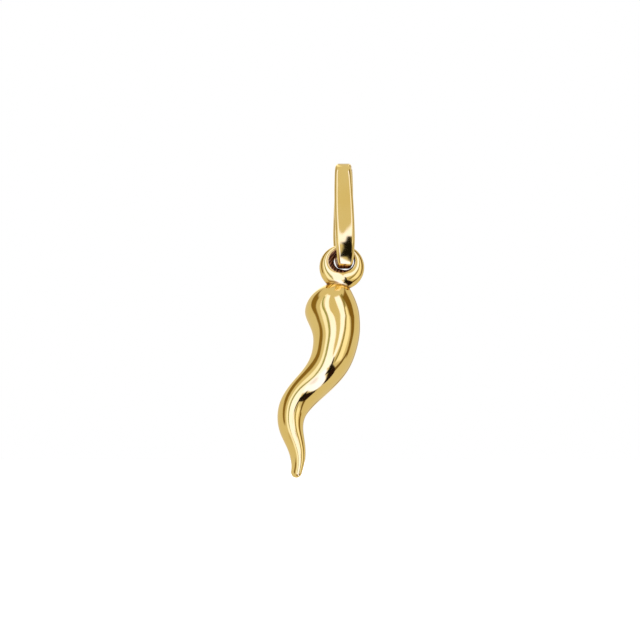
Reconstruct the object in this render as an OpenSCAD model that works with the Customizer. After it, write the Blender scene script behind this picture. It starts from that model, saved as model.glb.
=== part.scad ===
// Cornicello horn pendant: a flat-band bail and an S-curved horn with a ring-shaped eye.
// The origin is where the chain sits, at the top of the bail's inside. +Z is up, and the
// horn's curve lies in the XZ plane. The front of the pendant faces -Y.

/* [Bail] */
// Height of the hinge above the saddle, the bottom of the bail's inside
hinge_up = 0.57; // [0.54:0.01:0.6]
// Radius of the band's long edges
band_edge_r = 0.28; // [0.1:0.01:0.3]
// Turn of the band about the vertical, in degrees for each mm of height
bail_twist = 1.5; // [0:0.1:2]
// Depth below the chain's seat at which the band faces straight forward
bail_square_down = 2.4; // [1:0.1:4]
// Sideways lean of the bail, in mm for each mm of height
bail_lean = 0.005; // [0:0.001:0.01]

/* [Eye] */
// Outer radius of the eye
eye_r = 1.87; // [1.8:0.01:1.9]
// Half width of the eye's hole at its mouths, on the front and the back
mouth_half_w = 1.16; // [1.12:0.01:1.2]
// Half width of the eye's hole at its waist, the narrowest place inside it
waist_half_w = 0.86; // [0.84:0.01:0.9]
// Sideways place of the waist's middle, from the eye's centre
waist_side = 0.19; // [0.12:0.01:0.2]
// Half height of the eye's hole at its waist
waist_half_h = 0.75; // [0.73:0.01:0.8]
// Thickness of the eye at its top, where it hangs in the saddle
eye_top_t = 0.66; // [0.6:0.01:0.7]
// Half depth of the eye at its top
eye_top_half_d = 0.32; // [0.3:0.01:0.36]
// Half depth of the eye at its foot, where it joins the horn
eye_foot_half_d = 0.74; // [0.6:0.01:0.8]
// Sideways place of the eye's centre
eye_x = -0.15; // [-0.18:0.01:0]

/* [Horn] */
// Sideways place of the top of the horn's dome, from the eye's centre
dome_side = 0.1; // [-0.1:0.01:0.2]
// Depth of the top of the horn's dome, below the eye's centre
dome_down = 1.33; // [1.2:0.01:1.4]
// Fullness of the dome: 2 is an ellipse, less is more pointed
dome_power = 1.77; // [1.5:0.01:2]
// Length of the rounded tip, past the last section
tip_len = 0.5; // [0.3:0.01:0.6]

/* [Mesh] */
// Points round each section of the horn
horn_sides = 36; // [24:4:48]
// Points round each section of the eye
eye_sides = 18; // [12:2:24]
// Sections round the eye
eye_rings = 48; // [36:4:60]

/* [Hidden] */

// Sections of the bail's band, from the top of the loop to its bottom
// down: depth of the band's middle below the chain's seat
// away: distance of the band's middle from the loop's upright axis
// thick, width: the band's thickness and its width
//             down   away  thick  width
BAIL_ROWS = [[-0.31,  0.00,  0.62,  1.36],
             [-0.19,  0.46,  0.62,  1.37],
             [ 0.13,  0.82,  0.62,  1.39],
             [ 0.65,  1.03,  0.62,  1.43],
             [ 1.60,  1.15,  0.63,  1.52],
             [ 3.00,  1.27,  0.64,  1.60],
             [ 4.40,  1.33,  0.64,  1.62],
             [ 5.60,  1.25,  0.65,  1.60],
             [ 6.55,  0.97,  0.72,  1.50],
             [ 7.22,  0.69,  0.76,  1.42],
             [ 7.54,  0.41,  0.88,  1.30],
             [ 7.66,  0.00,  0.98,  1.22]];
DOWN = 0;
AWAY = 1;
THICK = 2;
WIDTH = 3;

// Sections of the horn, from the shoulder to the tip. Each is an oval, turned a little.
// side, drop, back: the section's middle, sideways from, below and behind the eye's centre
// wide, deep: half the section's width and half its depth
// tilt: the section's lean from level, in degrees, with its right side up for a positive one
// slant: how far the section's right side stands in front of its middle
//             side   drop   wide  tilt   back   deep  slant
HORN_ROWS = [[-0.82,  3.65,  2.29,   -4, -0.13,  2.00,  0.14],
             [-0.81,  3.92,  2.30,   -2, -0.14,  2.01,  0.22],
             [-0.76,  4.18,  2.26,    0, -0.17,  1.99,  0.24],
             [-0.67,  4.50,  2.19,    2, -0.21,  1.97,  0.20],
             [-0.54,  4.95,  2.08,    3, -0.28,  1.92,  0.13],
             [-0.46,  5.50,  1.99,    0, -0.35,  1.87,  0.05],
             [-0.49,  6.10,  1.90,   -5, -0.41,  1.82, -0.02],
             [-0.61,  6.75,  1.83,  -11, -0.45,  1.79, -0.05],
             [-0.81,  7.50,  1.76,  -20, -0.46,  1.77, -0.07],
             [-1.17,  8.25,  1.65,  -31, -0.42,  1.72, -0.11],
             [-1.73,  9.00,  1.51,  -39, -0.30,  1.62, -0.20],
             [-2.37,  9.70,  1.43,  -44, -0.08,  1.51, -0.37],
             [-3.01, 10.30,  1.38,  -45,  0.12,  1.44, -0.40],
             [-3.62, 11.00,  1.33,  -37,  0.20,  1.40, -0.24],
             [-4.00, 11.60,  1.27,  -26,  0.20,  1.35, -0.07],
             [-4.19, 12.10,  1.20,  -16,  0.17,  1.28,  0.03],
             [-4.28, 12.65,  1.13,   -5,  0.14,  1.20,  0.10],
             [-4.27, 13.20,  1.06,    4,  0.09,  1.12,  0.16],
             [-4.18, 13.70,  0.98,   12,  0.05,  1.02,  0.20],
             [-4.02, 14.20,  0.89,   16,  0.02,  0.91,  0.22],
             [-3.86, 14.70,  0.81,   15, -0.01,  0.82,  0.22],
             [-3.73, 15.20,  0.73,   11, -0.03,  0.74,  0.22],
             [-3.66, 15.70,  0.66,    5, -0.05,  0.67,  0.22],
             [-3.65, 16.20,  0.59,   -2, -0.06,  0.59,  0.21],
             [-3.71, 16.70,  0.50,   -9, -0.07,  0.50,  0.20],
             [-3.78, 17.05,  0.47,  -12, -0.07,  0.47,  0.19]];
SIDE = 0;
DROP = 1;
WIDE = 2;
TILT = 3;
BACK = 4;
DEEP = 5;
SLANT = 6;

// The hinge runs across the bail, above the saddle and through the eye's top
bail_low = BAIL_ROWS[len(BAIL_ROWS) - 1];
hinge_z = hinge_up + bail_low[THICK] / 2 - bail_low[DOWN];
// The eye's top bends down on both sides of the saddle, so its middle lies above the hinge
eye_top_rise = 0.11;
eye_z = hinge_z + eye_top_rise + eye_top_t / 2 - eye_r;
// The waist sits high in the eye, which leaves the foot thick
waist_rise = eye_r - eye_top_t - waist_half_h;
// The mouths' half height and their middle's place, from the eye's centre
mouth_half_h = 1.06;
mouth_rise = 0.56;
mouth_side = -0.04;
// Shape of the slope from a mouth to the waist: 2 is an ellipse, less is more like a cone
bevel_power = 1.45;

// Sections added between two rows of a table
bail_steps = 3;
horn_steps = 3;
dome_steps = 10;
tip_steps = 5;
// Points round each edge of the band
edge_points = 5;
// Change of the dome's tilt from its top to the shoulder
dome_tilt = 17;

// A smooth curve through p1 and p2, with t from 0 to 1 between them
function smooth(p0, p1, p2, p3, t) =
    (2 * p1 + (p2 - p0) * t + (2 * p0 - 5 * p1 + 4 * p2 - p3) * t * t
    + (3 * p1 - p0 - 3 * p2 + p3) * t * t * t) / 2;

// The row at a place between rows, on an open table and on one that closes on itself
function open_row(rows, u) =
    let (i = min(floor(u), len(rows) - 2), last = len(rows) - 1)
    smooth(rows[max(i - 1, 0)], rows[i], rows[i + 1], rows[min(i + 2, last)], u - i);
function ring_row(rows, u) =
    let (n = len(rows), i = floor(u))
    smooth(rows[(i + n - 1) % n], rows[i % n], rows[(i + 1) % n], rows[(i + 2) % n], u - i);

// A skin over a list of sections, each with the same number of points. An open skin
// has its two end sections as faces, and a closed one joins the last to the first.
module skin(sections, closed) {
    n = len(sections);
    m = len(sections[0]);
    walls = [
        for (i = [0:n - (closed ? 1 : 2)], j = [0:m - 1])
            let (k = (i + 1) % n, l = (j + 1) % m)
            [i * m + j, k * m + j, k * m + l, i * m + l]
    ];
    ends = closed ? [] : [
        [for (j = [0:m - 1]) j],
        [for (j = [m - 1:-1:0]) (n - 1) * m + j]
    ];
    polyhedron([for (s = sections) each s], concat(walls, ends));
}

// The bail's rows all the way round: down the front, under, and up the back
function with_side(row, side) = [row[DOWN], side * row[AWAY], row[THICK], row[WIDTH]];
function bail_loop() =
    let (last = len(BAIL_ROWS) - 1)
    concat([for (i = [0:last]) with_side(BAIL_ROWS[i], -1)],
           [for (i = [last - 1:-1:1]) with_side(BAIL_ROWS[i], 1)]);

// The band's section: a rectangle with round edges, as [across, outward] points
function band_section(width, thick) =
    [
        for (k = [0:3], e = [0:edge_points - 1])
            let (
                a = 90 * k + 90 * e / (edge_points - 1),
                across = (k == 0 || k == 3 ? 1 : -1) * (width / 2 - band_edge_r),
                outward = (k < 2 ? 1 : -1) * (thick / 2 - band_edge_r)
            )
            [across + band_edge_r * cos(a), outward + band_edge_r * sin(a)]
    ];

// A point of the loop in its own plane, twisted and leaned with its height
function hung(p) =
    let (turn = bail_twist * (-p.z - bail_square_down))
    [
        p.x * cos(turn) - p.y * sin(turn) - bail_lean * p.z,
        p.x * sin(turn) + p.y * cos(turn),
        p.z
    ];

function bail_sections() =
    let (rows = bail_loop(), step = 1 / bail_steps)
    [
        for (u = [0:step:len(rows) - step / 2])
            let (
                row = ring_row(rows, u),
                ahead = ring_row(rows, u + 0.1) - ring_row(rows, u + len(rows) - 0.1),
                along = [ahead[AWAY], -ahead[DOWN]] / norm([ahead[AWAY], ahead[DOWN]])
            )
            [
                for (s = band_section(row[WIDTH], row[THICK]))
                    hung([s.x, row[AWAY] + s.y * along.y, -row[DOWN] - s.y * along.x])
            ]
    ];

// Distance from the eye's centre to an oval round it, at an angle from the eye's top
function oval_reach(a, half_w, half_h, side, rise) =
    let (
        p = pow(sin(a) / half_w, 2) + pow(cos(a) / half_h, 2),
        q = sin(a) * side / pow(half_w, 2) + cos(a) * rise / pow(half_h, 2),
        r = pow(side / half_w, 2) + pow(rise / half_h, 2) - 1
    )
    (q + sqrt(q * q - p * r)) / p;
function mouth_reach(a) = oval_reach(a, mouth_half_w, mouth_half_h, mouth_side, mouth_rise);
function waist_reach(a) = oval_reach(a, waist_half_w, waist_half_h, waist_side, waist_rise);

// The eye's section, as [out, back] points: round outside, and sloping from mouth to waist
function eye_section(mouth, waist, half_d) =
    [
        for (j = [0:eye_sides - 1])
            let (
                b = -360 * j / eye_sides,
                outer = cos(b) > 0,
                power = outer ? 1 : 2 / bevel_power,
                across = sign(cos(b)) * pow(abs(cos(b)), power),
                back = sign(sin(b)) * pow(abs(sin(b)), power)
            )
            [mouth + across * (outer ? eye_r - mouth : mouth - waist), half_d * back]
    ];

function eye_sections() =
    [
        for (i = [0:eye_rings - 1])
            let (
                a = 360 * i / eye_rings,
                low = (1 - cos(a)) / 2,
                half_d = eye_top_half_d + (eye_foot_half_d - eye_top_half_d) * low
            )
            [
                for (s = eye_section(mouth_reach(a), waist_reach(a), half_d))
                    [eye_x + s.x * sin(a), s.y, eye_z + s.x * cos(a)]
            ]
    ];

// The dome above the shoulder, at an angle from 0 at its top to 90 at the shoulder
function dome_row(a) =
    let (
        first = HORN_ROWS[0],
        up = pow(cos(a), 2 / dome_power),
        full = pow(sin(a), 2 / dome_power)
    )
    [
        first[SIDE] + (dome_side - first[SIDE]) * up * up,
        first[DROP] + (dome_down - first[DROP]) * up,
        first[WIDE] * full,
        first[TILT] - dome_tilt * up,
        first[BACK] * (1 - up),
        first[DEEP] * full,
        first[SLANT] * full
    ];

// The rounded tip below the last row, at an angle from 0 at that row to 90 at the end
function tip_row(a) =
    let (last = HORN_ROWS[len(HORN_ROWS) - 1])
    [
        last[SIDE] + tip_len * sin(a) * sin(last[TILT]),
        last[DROP] + tip_len * sin(a) * cos(last[TILT]),
        last[WIDE] * cos(a),
        last[TILT],
        last[BACK],
        last[DEEP] * cos(a),
        last[SLANT] * cos(a)
    ];

function horn_rows() =
    concat(
        [for (k = [0:dome_steps - 1]) dome_row(max(90 * k / dome_steps, 3))],
        [for (k = [0:horn_steps * (len(HORN_ROWS) - 1)]) open_row(HORN_ROWS, k / horn_steps)],
        [for (k = [1:tip_steps]) tip_row(min(90 * k / tip_steps, 84))]
    );

function horn_sections() =
    [
        for (row = horn_rows())
            [
                for (j = [0:horn_sides - 1])
                    let (
                        b = -360 * j / horn_sides,
                        out = row[WIDE] * cos(b)
                    )
                    [
                        eye_x + row[SIDE] + out * cos(row[TILT]),
                        row[BACK] + row[DEEP] * sin(b) - row[SLANT] * cos(b),
                        eye_z - row[DROP] + out * sin(row[TILT])
                    ]
            ]
    ];

module bail() {
    color("gold") skin(bail_sections(), true);
}

// The eye is soldered to the horn's dome, so the two are one solid
module horn() {
    color("goldenrod") union() {
        skin(eye_sections(), true);
        skin(horn_sections(), false);
    }
}

bail();
horn();
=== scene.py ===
"""Looks of the cornicello horn pendant: smooth polished gold in a white light tent."""
import math

import bmesh
import bpy
import numpy as np
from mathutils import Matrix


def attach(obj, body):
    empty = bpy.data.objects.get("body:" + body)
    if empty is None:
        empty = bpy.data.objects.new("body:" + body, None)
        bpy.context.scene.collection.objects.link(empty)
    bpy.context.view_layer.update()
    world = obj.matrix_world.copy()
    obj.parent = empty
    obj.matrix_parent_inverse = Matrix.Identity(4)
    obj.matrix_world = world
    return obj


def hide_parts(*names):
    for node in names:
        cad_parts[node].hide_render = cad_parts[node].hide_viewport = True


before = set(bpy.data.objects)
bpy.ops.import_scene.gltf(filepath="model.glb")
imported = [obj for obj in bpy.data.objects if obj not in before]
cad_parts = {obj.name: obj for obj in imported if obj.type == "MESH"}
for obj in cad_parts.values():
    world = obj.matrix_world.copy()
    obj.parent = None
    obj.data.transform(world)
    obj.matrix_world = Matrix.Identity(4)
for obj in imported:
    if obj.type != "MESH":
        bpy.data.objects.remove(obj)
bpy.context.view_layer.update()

MM = 0.001

# The bail's band, from the top of the loop to its bottom. Each row has the distance down from the
# chain's seat and away from the middle plane, the band's thickness and its width (mm).
BAIL_ROWS = np.array([
    [-0.31, 0.00, 0.62, 1.36],
    [-0.19, 0.46, 0.62, 1.37],
    [0.13, 0.82, 0.62, 1.39],
    [0.65, 1.03, 0.62, 1.43],
    [1.60, 1.15, 0.63, 1.52],
    [3.00, 1.27, 0.64, 1.60],
    [4.40, 1.33, 0.64, 1.62],
    [5.60, 1.25, 0.65, 1.60],
    [6.55, 0.97, 0.72, 1.50],
    [7.22, 0.69, 0.76, 1.42],
    [7.54, 0.41, 0.88, 1.30],
    [7.66, 0.00, 0.98, 1.22],
])
BAND_EDGE_R = 0.28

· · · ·

The exercise: Say how many lines hold the word "context", giving the number and nothing else.

Solution for this problem: 3